**Provided material**:

▽

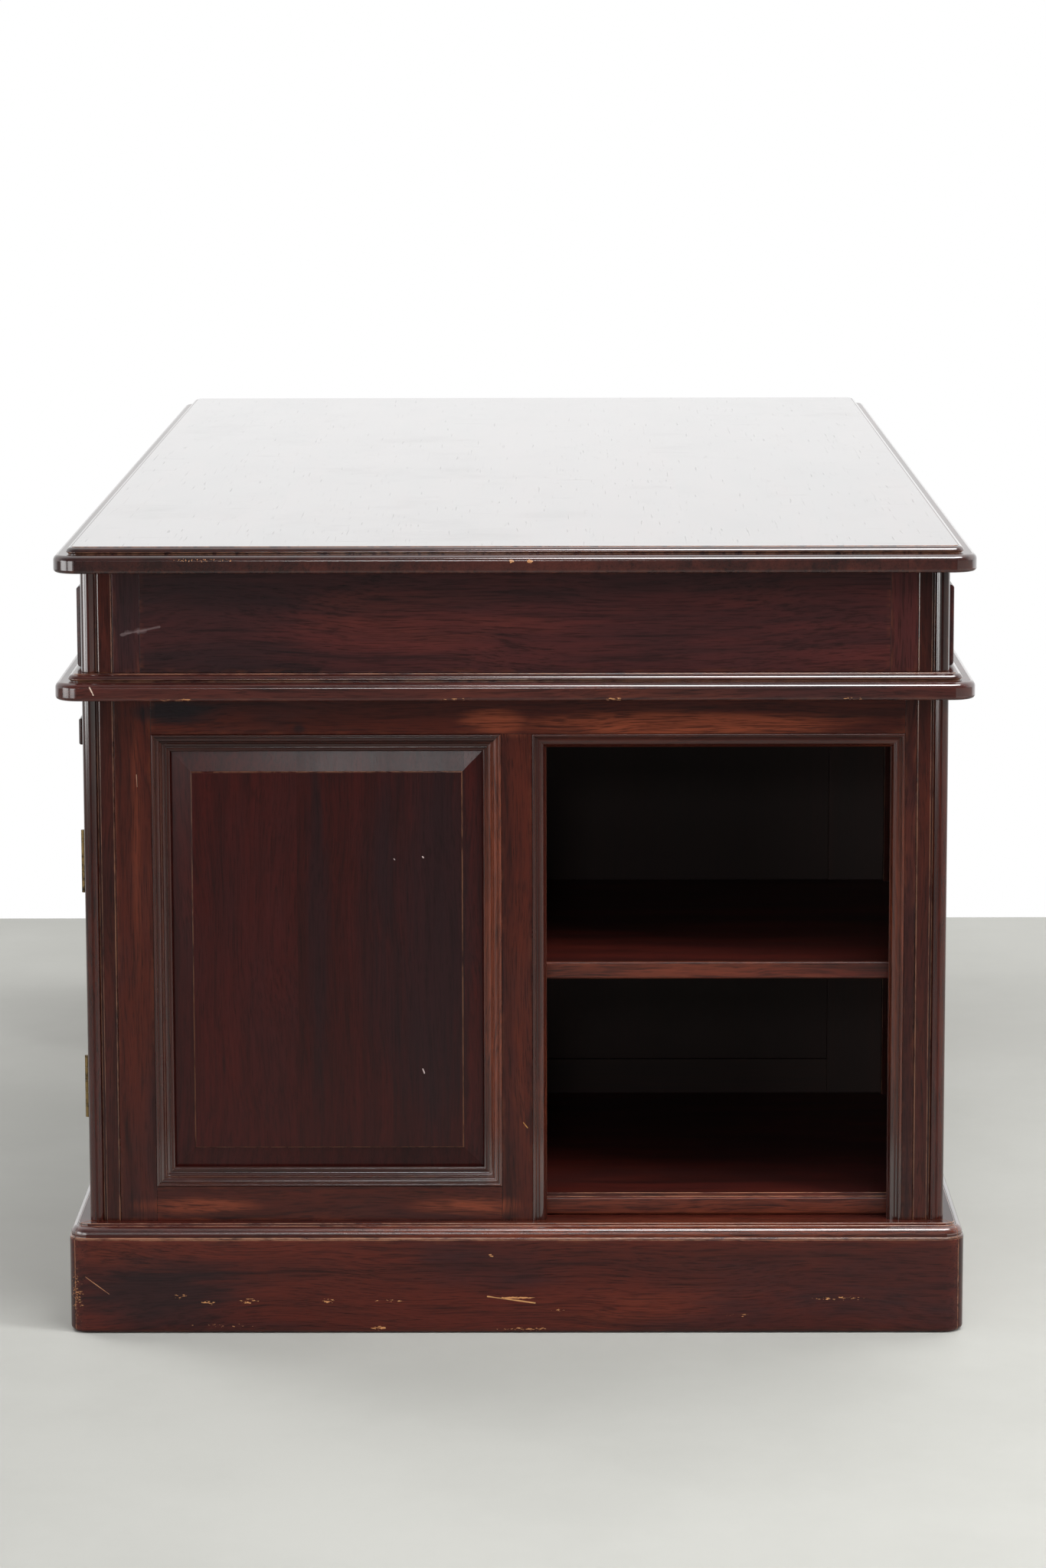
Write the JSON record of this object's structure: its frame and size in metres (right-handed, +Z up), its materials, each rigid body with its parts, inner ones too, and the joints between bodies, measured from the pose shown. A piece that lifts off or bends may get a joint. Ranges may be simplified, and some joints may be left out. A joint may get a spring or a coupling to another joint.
{
  "type": "partners desk",
  "caption": "Pedestal partners desk with a moulded top, drawers and a pull-out slide on both long sides, panelled cupboards and open end niches.",
  "frame": {"origin": "on the floor, in the middle of the desk", "axes": "+X along the desk towards the end whose cupboard door is on -Y, +Y across it, +Z up"},
  "size_m": [1.8, 0.9, 0.786],
  "materials": {
    "mahogany": "polished dark red-brown, worn at the edges",
    "mahogany_panel": "polished dark red-brown, upright grain",
    "mahogany_top": "high polish with fine scratches",
    "oak": "unpolished, aged",
    "brass": "dull, aged"
  },
  "bodies": {
    "carcass": {"frieze_end_left": "mahogany", "frieze_end_right": "mahogany", "frieze_floor": "oak", "frieze_partitions": "oak", "frieze_posts": "mahogany", "frieze_rails": "mahogany", "left_cupboard_shelf": "oak", "left_divider": "mahogany", "left_end_frame": "mahogany", "left_end_mouldings": "mahogany", "left_end_panel": "mahogany_panel", "left_floor": "mahogany", "left_hinge_post_halves": "brass", "left_knee_frame": "mahogany", "left_knee_panels": "mahogany_panel", "left_niche_shelf": "mahogany", "left_plinth": "mahogany", "left_posts": "mahogany", "left_side_frame": "mahogany", "left_side_panel": "mahogany_panel", "left_slide_case": "oak", "left_waist_slab": "mahogany", "right_cupboard_shelf": "oak", "right_divider": "mahogany", "right_end_frame": "mahogany", "right_end_mouldings": "mahogany", "right_end_panel": "mahogany_panel", "right_floor": "mahogany", "right_hinge_post_halves": "brass", "right_knee_frame": "mahogany", "right_knee_panels": "mahogany_panel", "right_niche_shelf": "mahogany", "right_plinth": "mahogany", "right_posts": "mahogany", "right_side_frame": "mahogany", "right_side_panel": "mahogany_panel", "right_slide_case": "oak", "right_waist_slab": "mahogany", "top": "mahogany_top"},
    "right_door": {"right_door_frame": "mahogany", "right_door_panel": "mahogany_panel", "right_hinge_door_halves": "brass"},
    "right_slide": {"right_slide": "mahogany"},
    "left_door": {"left_door_frame": "mahogany", "left_door_panel": "mahogany_panel", "left_hinge_door_halves": "brass"},
    "left_slide": {"left_slide": "mahogany"},
    "front_drawer_left": {"front_drawer_left_front": "mahogany", "front_drawer_left_box": "oak"},
    "front_drawer_middle": {"front_drawer_middle_front": "mahogany", "front_drawer_middle_box": "oak"},
    "front_drawer_right": {"front_drawer_right_front": "mahogany", "front_drawer_right_box": "oak"},
    "back_drawer_left": {"back_drawer_left_front": "mahogany", "back_drawer_left_box": "oak"},
    "back_drawer_middle": {"back_drawer_middle_front": "mahogany", "back_drawer_middle_box": "oak"},
    "back_drawer_right": {"back_drawer_right_front": "mahogany", "back_drawer_right_box": "oak"}
  },
  "joints": [
    {"name": "right_door_hinge", "type": "hinge", "parent": "carcass", "child": "right_door", "pos_m": [0.843, -0.4278, 0.3], "axis": [0, 0, 1], "range_deg": [0, 170]},
    {"name": "right_slide_pull", "type": "slide", "parent": "carcass", "child": "right_slide", "axis": [0, -1, 0], "range_m": [0, 0.28]},
    {"name": "left_door_hinge", "type": "hinge", "parent": "carcass", "child": "left_door", "pos_m": [-0.843, 0.4278, 0.3], "axis": [0, 0, 1], "range_deg": [0, 170]},
    {"name": "left_slide_pull", "type": "slide", "parent": "carcass", "child": "left_slide", "axis": [0, 1, 0], "range_m": [0, 0.28]},
    {"name": "front_drawer_left_pull", "type": "slide", "parent": "carcass", "child": "front_drawer_left", "axis": [0, -1, 0], "range_m": [0, 0.3]},
    {"name": "front_drawer_middle_pull", "type": "slide", "parent": "carcass", "child": "front_drawer_middle", "axis": [0, -1, 0], "range_m": [0, 0.3]},
    {"name": "front_drawer_right_pull", "type": "slide", "parent": "carcass", "child": "front_drawer_right", "axis": [0, -1, 0], "range_m": [0, 0.3]},
    {"name": "back_drawer_left_pull", "type": "slide", "parent": "carcass", "child": "back_drawer_left", "axis": [0, 1, 0], "range_m": [0, 0.3]},
    {"name": "back_drawer_middle_pull", "type": "slide", "parent": "carcass", "child": "back_drawer_middle", "axis": [0, 1, 0], "range_m": [0, 0.3]},
    {"name": "back_drawer_right_pull", "type": "slide", "parent": "carcass", "child": "back_drawer_right", "axis": [0, 1, 0], "range_m": [0, 0.3]}
  ]
}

△

**Task details**: Reproduce the listing shown above in its entirety, exactly.

**The output**:
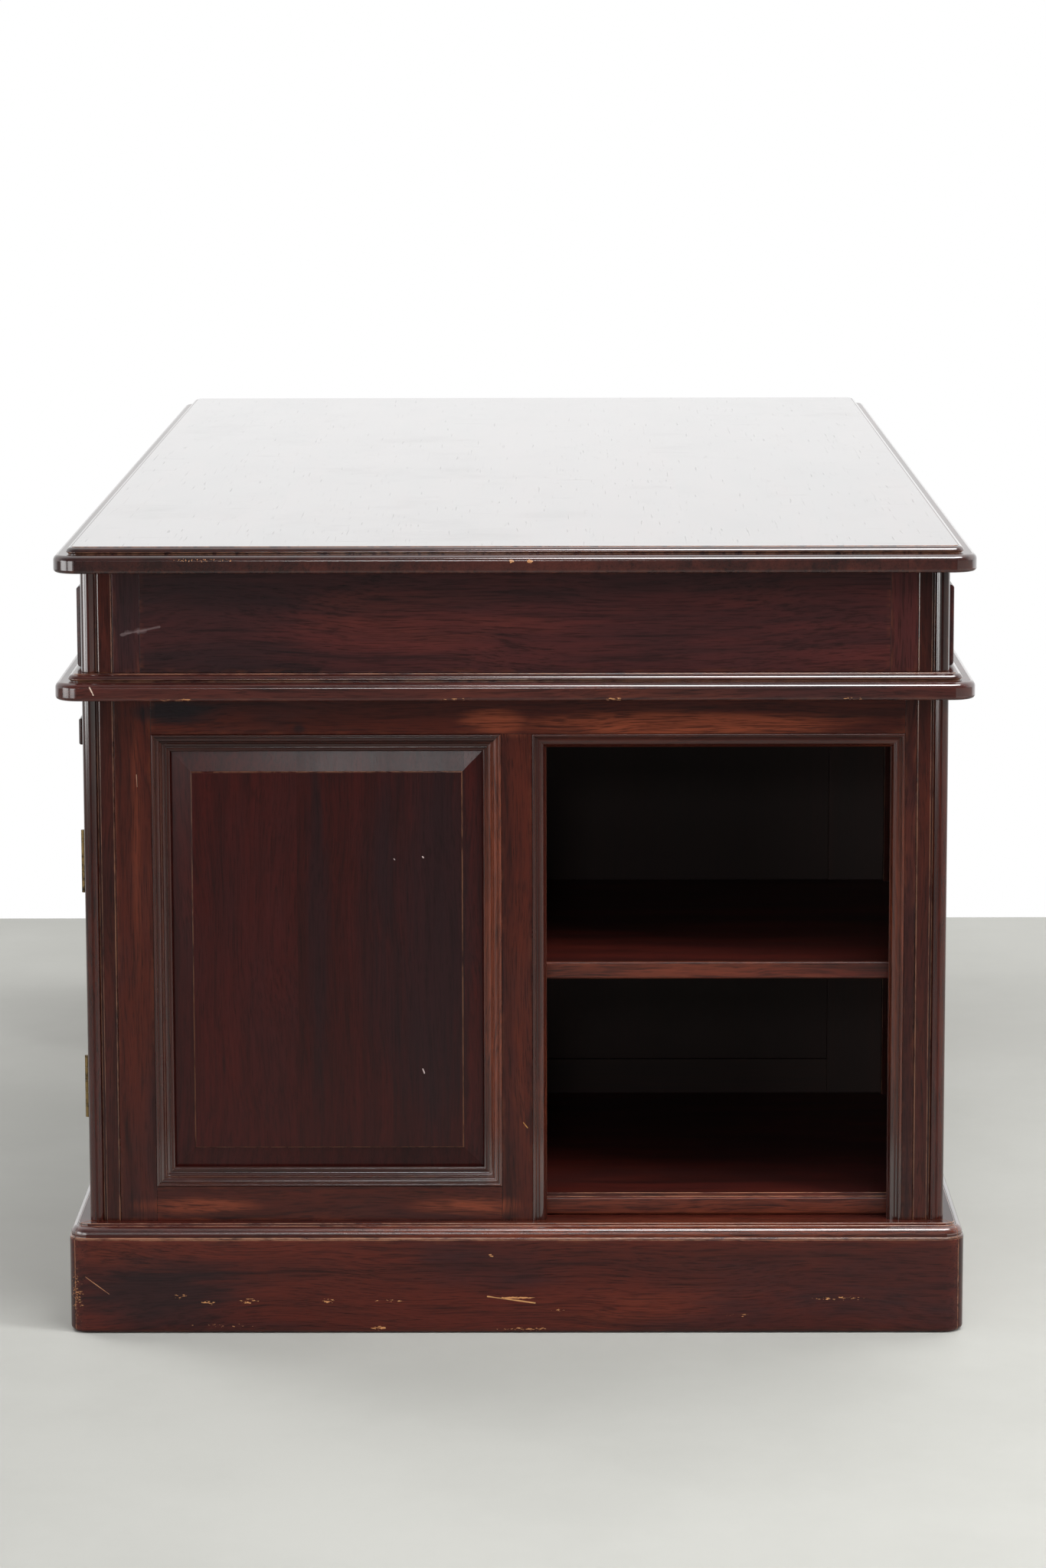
Write the JSON record of this object's structure: its frame and size in metres (right-handed, +Z up), its materials, each rigid body with its parts, inner ones too, and the joints between bodies, measured from the pose shown. A piece that lifts off or bends may get a joint. Ranges may be simplified, and some joints may be left out. A joint may get a spring or a coupling to another joint.
{
  "type": "partners desk",
  "caption": "Pedestal partners desk with a moulded top, drawers and a pull-out slide on both long sides, panelled cupboards and open end niches.",
  "frame": {"origin": "on the floor, in the middle of the desk", "axes": "+X along the desk towards the end whose cupboard door is on -Y, +Y across it, +Z up"},
  "size_m": [1.8, 0.9, 0.786],
  "materials": {
    "mahogany": "polished dark red-brown, worn at the edges",
    "mahogany_panel": "polished dark red-brown, upright grain",
    "mahogany_top": "high polish with fine scratches",
    "oak": "unpolished, aged",
    "brass": "dull, aged"
  },
  "bodies": {
    "carcass": {"frieze_end_left": "mahogany", "frieze_end_right": "mahogany", "frieze_floor": "oak", "frieze_partitions": "oak", "frieze_posts": "mahogany", "frieze_rails": "mahogany", "left_cupboard_shelf": "oak", "left_divider": "mahogany", "left_end_frame": "mahogany", "left_end_mouldings": "mahogany", "left_end_panel": "mahogany_panel", "left_floor": "mahogany", "left_hinge_post_halves": "brass", "left_knee_frame": "mahogany", "left_knee_panels": "mahogany_panel", "left_niche_shelf": "mahogany", "left_plinth": "mahogany", "left_posts": "mahogany", "left_side_frame": "mahogany", "left_side_panel": "mahogany_panel", "left_slide_case": "oak", "left_waist_slab": "mahogany", "right_cupboard_shelf": "oak", "right_divider": "mahogany", "right_end_frame": "mahogany", "right_end_mouldings": "mahogany", "right_end_panel": "mahogany_panel", "right_floor": "mahogany", "right_hinge_post_halves": "brass", "right_knee_frame": "mahogany", "right_knee_panels": "mahogany_panel", "right_niche_shelf": "mahogany", "right_plinth": "mahogany", "right_posts": "mahogany", "right_side_frame": "mahogany", "right_side_panel": "mahogany_panel", "right_slide_case": "oak", "right_waist_slab": "mahogany", "top": "mahogany_top"},
    "right_door": {"right_door_frame": "mahogany", "right_door_panel": "mahogany_panel", "right_hinge_door_halves": "brass"},
    "right_slide": {"right_slide": "mahogany"},
    "left_door": {"left_door_frame": "mahogany", "left_door_panel": "mahogany_panel", "left_hinge_door_halves": "brass"},
    "left_slide": {"left_slide": "mahogany"},
    "front_drawer_left": {"front_drawer_left_front": "mahogany", "front_drawer_left_box": "oak"},
    "front_drawer_middle": {"front_drawer_middle_front": "mahogany", "front_drawer_middle_box": "oak"},
    "front_drawer_right": {"front_drawer_right_front": "mahogany", "front_drawer_right_box": "oak"},
    "back_drawer_left": {"back_drawer_left_front": "mahogany", "back_drawer_left_box": "oak"},
    "back_drawer_middle": {"back_drawer_middle_front": "mahogany", "back_drawer_middle_box": "oak"},
    "back_drawer_right": {"back_drawer_right_front": "mahogany", "back_drawer_right_box": "oak"}
  },
  "joints": [
    {"name": "right_door_hinge", "type": "hinge", "parent": "carcass", "child": "right_door", "pos_m": [0.843, -0.4278, 0.3], "axis": [0, 0, 1], "range_deg": [0, 170]},
    {"name": "right_slide_pull", "type": "slide", "parent": "carcass", "child": "right_slide", "axis": [0, -1, 0], "range_m": [0, 0.28]},
    {"name": "left_door_hinge", "type": "hinge", "parent": "carcass", "child": "left_door", "pos_m": [-0.843, 0.4278, 0.3], "axis": [0, 0, 1], "range_deg": [0, 170]},
    {"name": "left_slide_pull", "type": "slide", "parent": "carcass", "child": "left_slide", "axis": [0, 1, 0], "range_m": [0, 0.28]},
    {"name": "front_drawer_left_pull", "type": "slide", "parent": "carcass", "child": "front_drawer_left", "axis": [0, -1, 0], "range_m": [0, 0.3]},
    {"name": "front_drawer_middle_pull", "type": "slide", "parent": "carcass", "child": "front_drawer_middle", "axis": [0, -1, 0], "range_m": [0, 0.3]},
    {"name": "front_drawer_right_pull", "type": "slide", "parent": "carcass", "child": "front_drawer_right", "axis": [0, -1, 0], "range_m": [0, 0.3]},
    {"name": "back_drawer_left_pull", "type": "slide", "parent": "carcass", "child": "back_drawer_left", "axis": [0, 1, 0], "range_m": [0, 0.3]},
    {"name": "back_drawer_middle_pull", "type": "slide", "parent": "carcass", "child": "back_drawer_middle", "axis": [0, 1, 0], "range_m": [0, 0.3]},
    {"name": "back_drawer_right_pull", "type": "slide", "parent": "carcass", "child": "back_drawer_right", "axis": [0, 1, 0], "range_m": [0, 0.3]}
  ]
}